Continuing honestrosewater's line of thought, I am reminded of what happens when a hot ceramic or glass container is placed in a refrigerator: a cracking occurs. In this instance the contracting exterior (cold side) pulls away from the still hot expanding interior of the vessel. The macro effect of the of the pulling away at the hot-cold juncture eventuates in a series progressive separation cracks working their way towards the interior of the vessel as deeper strata are exposed to the cold exterior environment. In the manifold instance the contact point of the water induces a pulling away from the hot expanded molecule perimeter towards the cooler center of the the water's contact point.
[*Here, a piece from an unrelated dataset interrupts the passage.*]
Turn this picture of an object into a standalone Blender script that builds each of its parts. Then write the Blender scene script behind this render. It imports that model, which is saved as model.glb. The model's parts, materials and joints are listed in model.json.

Both are radial phenomenon, but in the refrigerator instance the heated molecules are in the center and the cold ones at the perimeter.

16. Aug 17, 2009

### doBBin

Hey all, first post!! I'm not quite sure whether this is a valid statement (perhaps because I am a 14 year old) but wouldn't it be a simple matter of thermodynamics; due to the fact that the water and the super heated iron exchange heat rapidly with the water, causing the iron to contract. For example if you take a strong cast steel saucepan and heat it to a very hot temperature, then pour room temperature water on it, the pot will crack, as the metal contracts so quickly in the area it has been touched. It cracks in the contact area as the surrounding metal is still hot. This is similar to a hot exhaust manifold made of even weaker cast iron which has several imperfections within its crystalline structure. If heated to a temperature of say 800 degrees Celsius it is even more likely to crack if water was to touch the heated iron the metal would contract causing a small fracture.

If the iron was heated over and over and over the metal would become tempered making it stiffer and more brittle making it even more vulnerable to cracking.